Unterdessen bin ich in Berlin, wo heute bei den Filmfestspielen auf dem Potsdamer Platz "Stuttgart 21 - Denk mal!" Premiere hat. Produzent des Dokumentarfilms ist der in Berlin lebende Stuttgarter Peter Rommel. Regie führen Lisa Sperling und Florian Kläger, zwei junge Filmstudierende aus Stuttgart/Hamburg. Ich werde auf dieser Seite berichten. - Am Sonntag, 27. Februar, ist der Film (bei dem ich ein wenig mitgewirkt habe) auch im Stuttgarter Theaterhaus zu sehen. Beginn: 11.30 Uhr.



Hier eine (neue) Geschichte aus der Altstadt:



DIE BALLHEIMS

Wenn es dunkel wurde in der Altstadt, kam der Schmoddre-Mann. Unauffällig, im Winter vermummt wie ein Polarforscher, stand er am Stuttgarter Leonhardsplatz und wies den Leuten den Weg ins Glück.

„Schmoddre“ kommt aus dem Wörterbuch der Rotlicht-Veteranen. Als die Herren noch eine Macht waren im Milieu, besaßen sie eine eigene Sprache, einen Fantasie-Slang, den sie sich irgendwo, das glaubten sie jedenfalls, aus dem Wortschatz der „Zigeuner“ zusammengeklaubt hatten. Man hielt den Zeigefinger unter die Pupille, zog den Augenring nach unten und sagte: „Schmoddre“. Das bedeutete ungefähr: „Schau, Junge“, „Mach die Augen auf, Alter“, „Sei wachsam, Kumpel“.

Der Schmoddre-Mann schob mitten im Nahverkehr am Leonhardsplatz Dienst als bezahlter Lotse. Er leitete Berufsspieler und blutige Anfänger in geheime Clubs, die Zocks. Die waren illegal oder geduldet, je nachdem. Meist waren die Spielsalons getarnt als gemeinnützige Vereine für Schach, Skat oder deutsch-arabische Kultur, je nachdem.

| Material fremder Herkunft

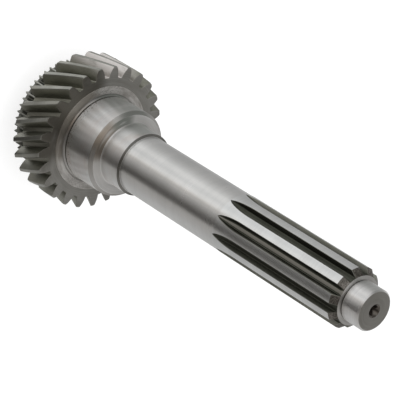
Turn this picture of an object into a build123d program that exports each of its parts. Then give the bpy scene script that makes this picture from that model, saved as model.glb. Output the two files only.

Wenn der Zocker außer einem guten Kartentisch eine günstige Uhr der Firma Rolex suchte, verlangte er nach einem „Osnik“; manche sagten auch „Osnak“. Wie es richtig hieß, wie man es schreibt, spielte keine Rolle. Diese Sprache ist nicht zum Schreiben erfunden worden. Sie diente als Code, um „Lobe“ (Kohle) zu machen. Männer, die Lobe machten, lebten meist von der „Kuppe“ ihrer Damen, vom Hurenlohn. Selbstverständlich hatten sie eine eigene Währung. Ein Heiermann war ein Fünfer, ein Dix ein Zehner, ein Pfund ein Zwanziger, ein Kilo ein Hunderter. Zehn Kilo waren ein Großer, ein Brauner oder ein Riese, je nachdem.

Es gab im Viertel auch Abzockläden, die sich nicht an die Spielregeln hielten. Dann kam ein Sondereinsatzkommando der Polizei und mischte die Karten neu. Frisch ausgehobene Läden wurden rasch umgestaltet, und manchmal widmete man sie weiterhin Gott und dem Glück. Schon kurz nach der Razzia in einer Spielhölle, ich erinnere mich, öffnete den ahnungslosen Zockern ein Mann mit langem Bart und weiten Gewändern. Der Laden war inzwischen ein muslimischer Gebetsraum.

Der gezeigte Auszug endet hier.